ROCK doesn’t crumble, there are so many rough edges though. Run the softest part of your face, your lips, your palms, and feel. Look again. Some of ROCK rubs you in a way that challenges you. As these words bleed from the deepest part of my “Self” I remind you that they will hurt, not comfort you. Truth is rising, like a poisonous indulgence, it warms in my throat, swelling and ready to cause my quiet secrets to froth. Not like the salty froth along the sandy shoreline, more like the foaming which slides down to the chin, pauses, then drips slowly and steadily. A sickness caused by an intruder of my soul, my trust stolen and choked out of my gut. Every Truth was once denied to surface and then ROCK said, “We are ready.” We, me, ROCK are one and what is real is rising, rising, higher than any tower, any universe. Truth is on the top shelf and taken out with care. Hold it. It stings, it is time to let it go. Next, ROCK said, “Speak”.

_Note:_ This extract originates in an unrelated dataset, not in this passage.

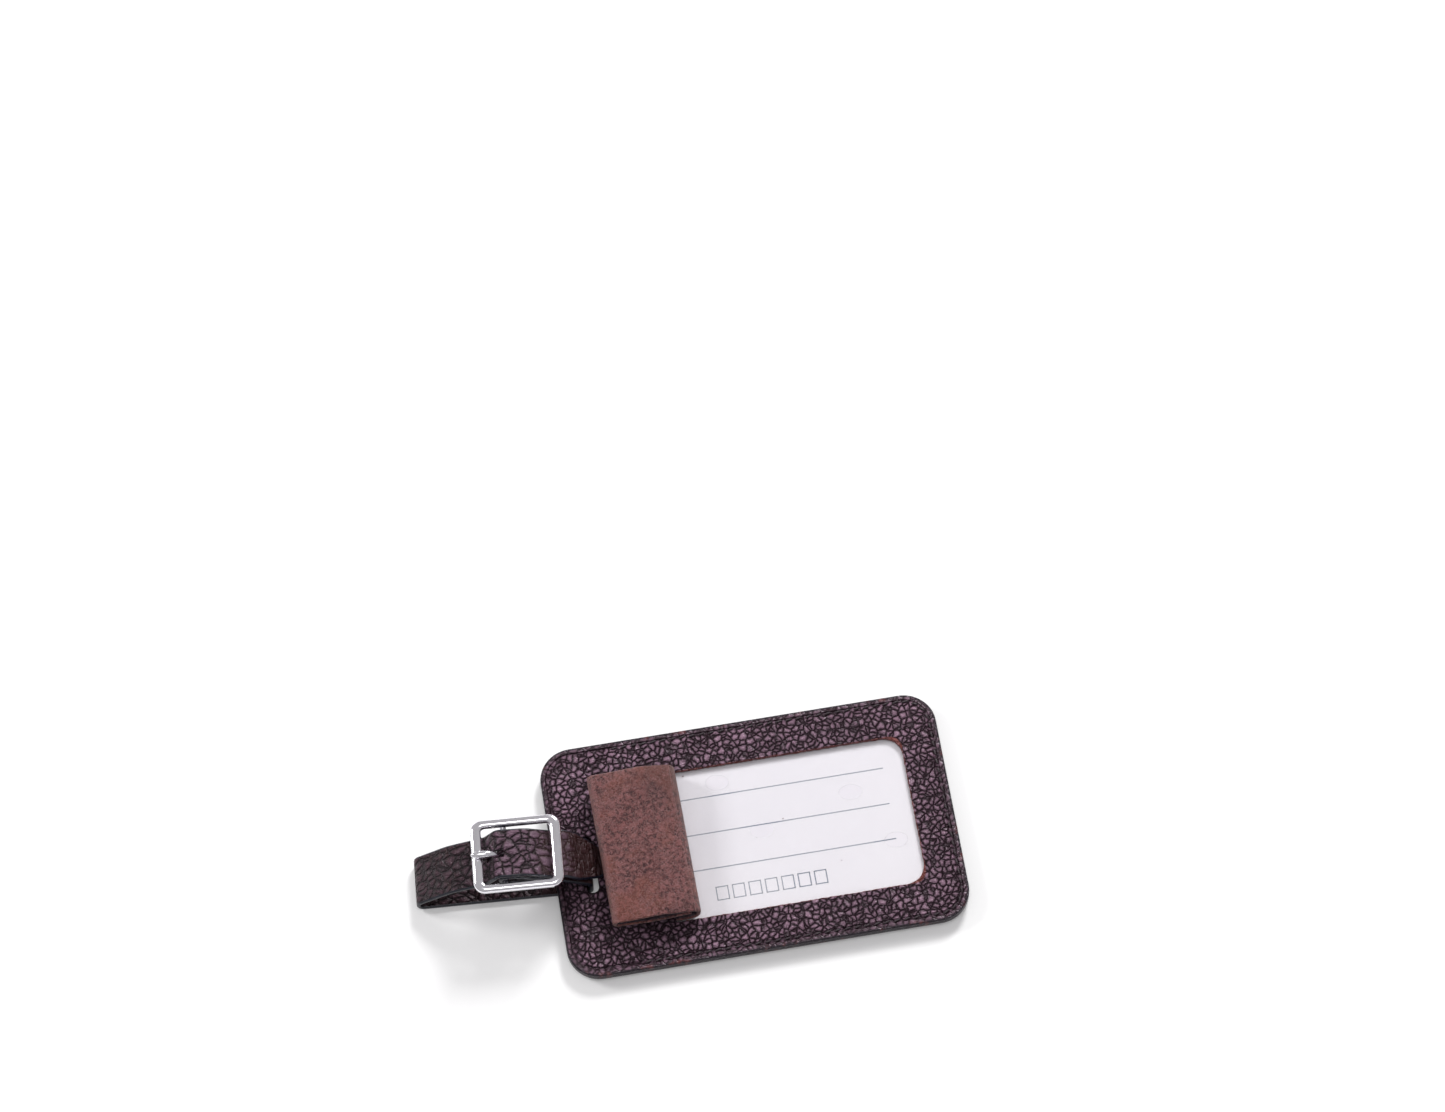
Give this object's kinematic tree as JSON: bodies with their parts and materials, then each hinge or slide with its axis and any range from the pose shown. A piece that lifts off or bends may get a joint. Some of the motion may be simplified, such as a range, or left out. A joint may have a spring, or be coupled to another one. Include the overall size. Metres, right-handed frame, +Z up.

Little me especially sensitive with a mountainous heart. Little me loved them, worshiped them and attached to “him” fiercely. He was bigger than heaven and earth and when he left I learned to crawl into my inner house. Four stone walls with baby blue painted cement. I loved baby blue and it was safe and soothing. Inside my house I hid from the Truth which wrapped around my sturdy walls and I was so protected, the Truth couldn’t reach me. I stayed with it and emerged when it was not looking. I took all the wicked, ugly, sick things that I didn’t like and shut them in. ROCK said, “You are ready to open the door, go on.” I looked around me and realised that the bad “him” couldn’t hurt me anymore and slowly began to breathe with such peace as a woman; I would not be his victim. I will not hide. Every pebble of my being will be accounted for and I will not suffer more. THEN. HIM. SGT. BILKO. FATHER. LIAR. DRUNK. TONGUE. FRAUD. SHOWER. HIDING. CON ARTIST. ABUSER. I. SEE. YOU.


ROCK

The stone is silent, not mute. It was buried deep within my being, awaiting it’s truth to be heard and seen. I am ROCK solid. The one some cast away at sea or try to hide. I carry Truth. Truth that is gritty makes some turn away. Are you strong enough to stay?